Question

Tangent lines:

Answer 1

http://prntscr.com/2vmbue

Answer 2

@wio

Answer 3

\[\Large\bf\sf y=ax^2\]Mmmm ok let's get a slope for our tangent line at x=2.

Answer 4

So take the derivative of y.

Answer 5

Then evaluate the derivative at x=2.

Answer 6

What's that give you? :o

Answer 7

that's
\[\LARGE y'=4a

Answer 8

*\[\LARGE y'=4a\]

Answer 9

\[\Large\bf\sf y'(2)\quad=\quad 4a\]Ok good.
Let's compare that result with our line that's been given.
(We'll put in slope-intercept form).\[\Large\bf\sf 2x+y=b \qquad\to\qquad y=-2x+b\]

Answer 10

The slope of this line is -2, yes?

Answer 11

Yup

Answer 12

So the line will be tangent to our curve when \(\Large\bf\sf -2\quad=\quad 4a\)

Answer 13

So a=-2

Answer 14

Ok good.
Now that we have our a value, we can plug x=2 into our original function to get a coordinate pair.

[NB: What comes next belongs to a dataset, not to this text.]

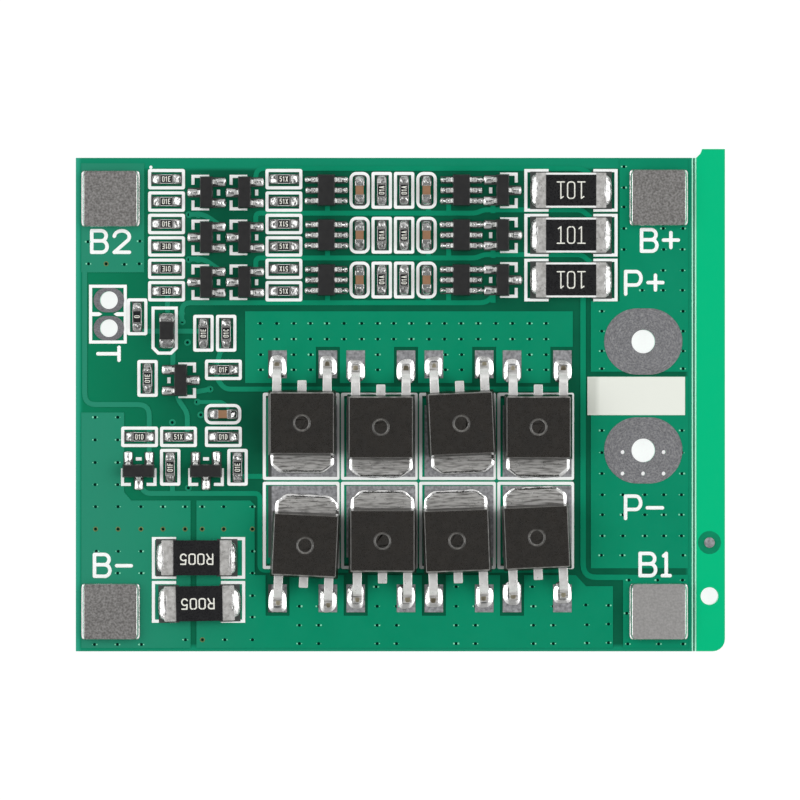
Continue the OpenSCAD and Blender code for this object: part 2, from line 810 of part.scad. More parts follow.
module solder_mound(l, w, h) {
    for (side = [-1, 1])
        translate([0, side * (l - w) / 2, 0]) cylinder(d1 = w, d2 = w * mound_taper, h = h);
    rotate([90, 0, 0]) linear_extrude(l - w, center = true)
        polygon([[-w / 2, 0], [w / 2, 0], [w * mound_taper / 2, h], [-w * mound_taper / 2, h]]);
}

module power_solder() {
    color("lightgray") on_lands() for (k = span(0, 2 * POWER_COLUMNS - 1)) {
        foot_y = power_pad_y(k) + power_shift[k][1] + power_side(k) * (power_l + lead_heel + lead_tip) / 2;
        difference() {
            for (side = [-1, 1])
                translate([power_pad_x(k) + side * lead_pitch, foot_y, 0])
                    solder_mound(mound_l, power_foot_pad[0] - solder_margin, mound_h);
            at_power(k) power_leads();
        }
        at_power(k) linear_extrude(rim_h) difference() {
            tab_outline(rim_w);
            tab_outline(0);
            translate([-power_w, -power_l / 2]) square([2 * power_w, power_l]);
        }
    }
}

// ---------------------------------------------------------------- small transistors

module sot_lead(side, y, body_w, span_w) {
    rotate(side > 0 ? 0 : 180) translate([0, side * y, 0])
        gull_lead(body_w / 2 - sot_hold, body_w / 2 + sot_knee, span_w / 2 - sot_foot, span_w / 2,
                  sot_lead[0], sot_lead[1], sot_parting);
}

module sot_leads(rows, body_w, span_w) {
    for (r = rows) sot_lead(r[0], r[1], body_w, span_w);
}

module sot_body(rows, body_w, span_w) {
    difference() {
        translate([0, 0, sot_standoff])
            moulded(body_w, small_l, small_h, sot_parting - sot_standoff, sot_draft);
        sot_leads(rows, body_w, span_w);
    }
}

module transistor_bodies() {
    color("#262625") on_lands() for (p = three_leads) at(p) sot_body(sot3_rows, sot3_w, sot3_span);
}

module transistor_leads() {
    color("silver") on_lands() for (p = three_leads) at(p) sot_leads(sot3_rows, sot3_w, sot3_span);
}

module monitor_circuit(i) {
    color("#262625") on_lands() at(six_leads[i]) sot_body(sot6_rows, sot6_w, sot6_span);
}

module monitor_leads() {
    color("silver") on_lands() for (p = six_leads) at(p) sot_leads(sot6_rows, sot6_w, sot6_span);
}

// Solder that banks up on both sides of a foot and in front of it
module lead_bank(side, y, span_w, pad_w) {
    rotate(side > 0 ? 0 : 180) translate([span_w / 2 - sot_foot + bank_heel, side * y, 0])
        rotate([90, 0, 90]) linear_extrude(sot_pad_l - sot_pad_heel + sot_foot - bank_heel - bank_margin)
            polygon([[-pad_w / 2, 0], [pad_w / 2, 0],
                     [sot_lead[0] / 2, bank_h], [-sot_lead[0] / 2, bank_h]]);
}

module banked_leads(places, rows, body_w, span_w, pad_w) {
    for (p = places) at(p) difference() {
        for (r = rows) lead_bank(r[0], r[1], span_w, pad_w - solder_margin);
        sot_leads(rows, body_w, span_w);
    }
}

module lead_solder() {
    color("lightgray") on_lands() {
        banked_leads(three_leads, sot3_rows, sot3_w, sot3_span, sot3_pad_w);
        banked_leads(six_leads, sot6_rows, sot6_w, sot6_span, sot6_pad_w);
    }
}

// ---------------------------------------------------------------- chips

// The fired core of a chip, a little shorter and lower than the finished part
module chip_core(l, w, h, skin) {
    translate([-l / 2 + skin, -w / 2, skin]) cube([l - 2 * skin, w, h - 2 * skin]);
}

module chip_ends(l, w, h, wrap, skin) {
    difference() {
        for (side = [0, 1]) rotate(180 * side) translate([l / 2 - wrap, -w / 2, 0]) cube([wrap, w, h]);
        chip_core(l, w, h, skin);
    }
}

module chip_glaze(l, w, h, wrap, skin) {
    translate([wrap - l / 2, -w / 2, h - skin]) cube([l - 2 * wrap, w, glaze_t]);
}

module chip_fillets(l, w, rise, run) {
    for (side = [0, 1]) rotate(180 * side) translate([l / 2, 0, 0]) fillet(w, run, rise);
}

module chip_resistor_cores() {
    color("whitesmoke") on_lands() for (p = chip_resistors) at(p)
        chip_core(chip_l, chip_w, chip_h, chip_skin);
}

module chip_resistor_glazes() {
    color("#1d1d1e") on_lands() for (p = chip_resistors) at(p)
        chip_glaze(chip_l, chip_w - glaze_margin, chip_h, chip_wrap, chip_skin);
}

module chip_resistor_ends() {
    color("silver") on_lands() for (p = chip_resistors) at(p)
        chip_ends(chip_l, chip_w, chip_h, chip_wrap, chip_skin);
}

module capacitor_bodies() {
    color("peru") on_lands() for (p = capacitors) at(p)
        chip_core(chip_l, chip_w - 2 * chip_skin, capacitor_h, chip_skin);
}

module capacitor_ends() {
    color("silver") on_lands() for (p = capacitors) at(p) difference() {
        for (side = [0, 1]) rotate(180 * side)
            translate([chip_l / 2 - capacitor_wrap, -chip_w / 2, 0])
                cube([capacitor_wrap, chip_w, capacitor_h]);
        chip_core(chip_l, chip_w - 2 * chip_skin, capacitor_h, chip_skin);
    }
}

module chip_solder() {
    color("lightgray") on_lands() {
        for (p = chip_resistors) at(p) chip_fillets(chip_l, chip_w, chip_h * resistor_climb, fillet_run);
        for (p = capacitors) at(p) chip_fillets(chip_l, chip_w, capacitor_h * capacitor_climb, fillet_run);
        at(diode_place)
            chip_fillets(diode_size[0], diode_size[1], diode_size[2] * diode_climb, fillet_run);
    }
}

module diode_body() {
    color("#262625") on_lands() at(diode_place)
        translate([-diode_size[0] / 2 + diode_wrap, -diode_size[1] / 2, 0])
            cube([diode_size[0] - 2 * diode_wrap, diode_size[1], diode_size[2]]);
}

module diode_ends() {
    color("silver") on_lands() at(diode_place) for (side = [0, 1]) rotate(180 * side)
        translate([diode_size[0] / 2 - diode_wrap, -diode_size[1] / 2, 0])
            cube([diode_wrap, diode_size[1], diode_size[2] - diode_end_drop]);
}

module balance_resistor(i) {
    color("whitesmoke") on_lands() at(balance_resistors[i]) chip_core(large_l, large_w, large_h, chip_skin);
}

module balance_resistor_glazes() {
    color("#1d1d1e") on_lands() for (p = balance_resistors) at(p)
        chip_glaze(large_l, large_glaze_w, large_h, large_wrap, chip_skin);
}

module balance_resistor_ends() {
    color("silver") on_lands() for (p = balance_resistors) at(p)
        chip_ends(large_l, large_w, large_h, large_wrap, chip_skin);
}

// A shunt is a metal strip coated in black between two tinned blocks
module shunt_resistor(i) {
    color("#1d1d1e") on_lands() at(shunt_places[i])
        translate([shunt_wrap - large_l / 2, -large_w / 2, 0])
            cube([large_l - 2 * shunt_wrap, large_w, large_h + glaze_t]);
}

module shunt_resistor_ends() {
    color("silver") on_lands() for (p = shunt_places) at(p) for (side = [0, 1]) rotate(180 * side)
        translate([large_l / 2 - shunt_wrap, -large_w / 2, 0]) cube([shunt_wrap, large_w, large_h]);
}

module large_resistor_solder() {
    color("lightgray") on_lands() for (p = concat(balance_resistors, shunt_places)) at(p)
        chip_fillets(large_l, large_w, large_h * large_climb, large_fillet_run);
}

// ---------------------------------------------------------------- nodes

function numbered(name, n) = [for (i = [1:n]) str(name, "_", i)];

power_body_names = numbered("power_transistor_body", 2 * POWER_COLUMNS);
power_frame_names = numbered("power_transistor_leadframe", 2 * POWER_COLUMNS);
monitor_names = numbered("monitor_circuit", 2 * CHANNELS);
balance_names = numbered("balance_resistor", CHANNELS);
shunt_names = numbered("shunt_resistor", len(shunt_places));
sensor_names = numbered("sensor_land", 2);
cell_plate_names = [for (n = plate_names) str("cell_plate_", n)];

NODES = concat(
    ["board", "masked_copper", "tinned_lands", "load_plus_land", "load_minus_land", "legend",
     "cell_plate_solder", "power_solder", "transistor_bodies", "transistor_leads", "monitor_leads",
     "lead_solder", "chip_resistor_cores", "chip_resistor_glazes", "chip_resistor_ends",
     "capacitor_bodies", "capacitor_ends", "chip_solder", "diode_body", "diode_ends",
     "balance_resistor_glazes", "balance_resistor_ends", "shunt_resistor_ends", "large_resistor_solder"],
    power_body_names, power_frame_names, monitor_names, balance_names, shunt_names, sensor_names,
    cell_plate_names);
node = "all";

function shown(name) = node == "all" || node == name;

if (shown("board")) board();
if (shown("masked_copper")) masked_copper();
if (shown("tinned_lands")) tinned_lands();
if (shown("load_plus_land")) load_plus_land();
if (shown("load_minus_land")) load_minus_land();
if (shown("legend")) legend();
if (shown("cell_plate_solder")) cell_plate_solder();
if (shown("power_solder")) power_solder();
if (shown("transistor_bodies")) transistor_bodies();
if (shown("transistor_leads")) transistor_leads();
if (shown("monitor_leads")) monitor_leads();
if (shown("lead_solder")) lead_solder();
if (shown("chip_resistor_cores")) chip_resistor_cores();
if (shown("chip_resistor_glazes")) chip_resistor_glazes();
if (shown("chip_resistor_ends")) chip_resistor_ends();
if (shown("capacitor_bodies")) capacitor_bodies();
if (shown("capacitor_ends")) capacitor_ends();
if (shown("chip_solder")) chip_solder();
if (shown("diode_body")) diode_body();
if (shown("diode_ends")) diode_ends();
if (shown("balance_resistor_glazes")) balance_resistor_glazes();
if (shown("balance_resistor_ends")) balance_resistor_ends();
if (shown("shunt_resistor_ends")) shunt_resistor_ends();
if (shown("large_resistor_solder")) large_resistor_solder();
for (k = span(0, 2 * POWER_COLUMNS - 1)) {
    if (shown(power_body_names[k])) power_body(k);
    if (shown(power_frame_names[k])) power_leadframe(k);
}
for (i = span(0, 2 * CHANNELS - 1)) if (shown(monitor_names[i])) monitor_circuit(i);
for (i = span(0, CHANNELS - 1)) if (shown(balance_names[i])) balance_resistor(i);
for (i = [0, 1]) {
    if (shown(shunt_names[i])) shunt_resistor(i);
    if (shown(sensor_names[i])) sensor_land(i);
}
for (i = span(0, len(cell_plates) - 1)) if (shown(cell_plate_names[i])) cell_plate(i);
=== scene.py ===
"""Dresses the battery management board: finishes, solder, vias, printed characters and the studio.

The solids of the board come fixed from the frame. This script gives them their finishes, stands smooth
solder, formed by surface tension, in place of the plain solder solids, and adds what is printed or drilled
too finely for solids. All lengths are in metres, unless a name or a comment says millimetres.
"""

import json
import logging
from abc import ABC, abstractmethod
from collections.abc import Sequence
from dataclasses import dataclass, field
from enum import Enum

import bpy
import numpy as np
from mathutils import Matrix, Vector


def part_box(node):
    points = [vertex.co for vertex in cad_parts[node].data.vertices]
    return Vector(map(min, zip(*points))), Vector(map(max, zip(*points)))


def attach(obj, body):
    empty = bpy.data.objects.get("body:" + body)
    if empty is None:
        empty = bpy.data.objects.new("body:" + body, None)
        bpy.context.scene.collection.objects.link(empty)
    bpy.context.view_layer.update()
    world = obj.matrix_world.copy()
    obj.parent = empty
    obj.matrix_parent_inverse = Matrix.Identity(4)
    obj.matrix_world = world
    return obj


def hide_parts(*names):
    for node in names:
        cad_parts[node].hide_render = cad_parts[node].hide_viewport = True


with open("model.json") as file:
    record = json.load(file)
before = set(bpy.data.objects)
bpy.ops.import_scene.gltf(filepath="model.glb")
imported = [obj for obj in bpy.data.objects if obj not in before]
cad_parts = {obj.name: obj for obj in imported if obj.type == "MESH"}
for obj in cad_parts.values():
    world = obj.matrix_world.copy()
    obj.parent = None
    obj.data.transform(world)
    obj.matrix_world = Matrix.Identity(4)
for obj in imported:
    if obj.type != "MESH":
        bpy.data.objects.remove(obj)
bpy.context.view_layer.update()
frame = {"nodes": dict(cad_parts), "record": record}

LOG = logging.getLogger("board")
MM = 0.001
BODY = "root"
# Lower left corner of the board proper, in the frame
CORNER = np.array([-29.4, -22.75]) * MM

Triple = tuple[float, float, float]
Colour = Triple
Pair = tuple[float, float]
Profile = tuple[float, ...]
Array = np.ndarray
Material = bpy.types.Material
Node = bpy.types.Node
Socket = bpy.types.NodeSocket


def linear(red: int, green: int, blue: int) -> Colour:
    """Turns a colour written in 8-bit display values into linear light.

    Args:
        red: Red, 0 to 255.
        green: Green, 0 to 255.
        blue: Blue, 0 to 255.

    Returns:
        The three linear values.
    """
    values = np.array([red, green, blue]) / 255
    light = np.where(values <= 0.04045, values / 12.92, ((values + 0.055) / 1.055) ** 2.4)
    return tuple(float(v) for v in light)


@dataclass(frozen=True)
class Levels:
    """Heights of the board's layers above its underside."""

    underside: float = 0.0
    laminate: float = 1.2 * MM
    copper: float = 1.25 * MM
    land: float = 1.28 * MM
    tab: float = 1.78 * MM


LEVEL = Levels()


# ------------------------------------------------------------------ points


def on_board(points_mm: Array) -> Array:
    """Moves points measured in millimetres from the board's lower left corner into the frame.

    Args:
        points_mm: Array whose last axis holds X and Y.

    Returns:
        The same points in metres in the frame.
    """
    return np.asarray(points_mm, dtype=float) * MM + CORNER


def lifted(flat: Array, height: Array | float) -> Array:
    """Gives points on the flat their heights.

    Args:
        flat: Array of shape (..., 2).
        height: Heights, in a shape that broadcasts to the points.

    Returns:
        Array of shape (..., 3).
    """
    return np.concatenate([flat, np.broadcast_to(height, flat.shape[:-1])[..., None]], -1)


def turn(points: Array, heading: Array) -> Array:
    """Turns points given in a piece's own axes so that its first axis runs along a heading.

    Args:
        points: Array of shape (..., 3) in the piece's own axes.
        heading: Unit vector in X and Y, or an array of them that broadcasts.

    Returns:
        The turned points: x along the heading, y to its left, z unchanged.
    """
    x, y, z = points[..., 0], points[..., 1], points[..., 2]
    hx, hy = heading[..., 0], heading[..., 1]
    return np.stack([x * hx - y * hy, x * hy + y * hx, z + 0 * hx], -1)


def squared_round(count: int, power: float) -> Array:
    """Takes points round a superellipse: cosine and sine, each to the power 2/p with its sign kept.

    Args:
        count: Number of points.
        power: 2 gives a circle, and more gives a squarer outline.

    Returns:
        Array of shape (count, 2), anticlockwise, of half width 1.
    """
    angle = np.linspace(0, 2 * np.pi, count, endpoint=False)
    unit = np.stack([np.cos(angle), np.sin(angle)], -1)
    return np.sign(unit) * np.abs(unit) ** (2 / power)


def vertices(node: str) -> Array:
    """Reads the places of a node's vertices.

    Args:
        node: The node's name.

    Returns:
        Array of shape (vertices, 3).
    """
    mesh = frame["nodes"][node].data
    places = np.empty(len(mesh.vertices) * 3, dtype=np.float32)
    mesh.vertices.foreach_get("co", places)
    return places.reshape(-1, 3)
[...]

We can then use that coordinate pair to solve for b!

Answer 15

So:
(2, -8)

Answer 16

Ok cool, use that pair to find your b.\[\Large\bf\sf (2,\;-8)\qquad\to\qquad y=-2x+b\]

Answer 17

I just checked and a isn't -2 ._.

Answer 18

Oh oh we made a small boo boo earlier.

-2 = 4a --> a=-1/2.

Answer 19

The littlest things xD

Answer 20

ya :c

Answer 21

That means we need to recalculate our coordinate pair! :O

Answer 22

So.. \[\LARGE (-\frac{1}{2},~-\dfrac{1}{2})\]

Answer 23

I think it's -2 for the y coordinate.

Answer 24

\[\Large\bf\sf y(x)=ax^2 \qquad\to\qquad y(2)=-\frac{1}{2}(2)^2\quad=\quad -2\]

Answer 25

Oh, right..

Answer 26

Figure out that b value yet? c:

Answer 27

I thought I got it but now Idk ._.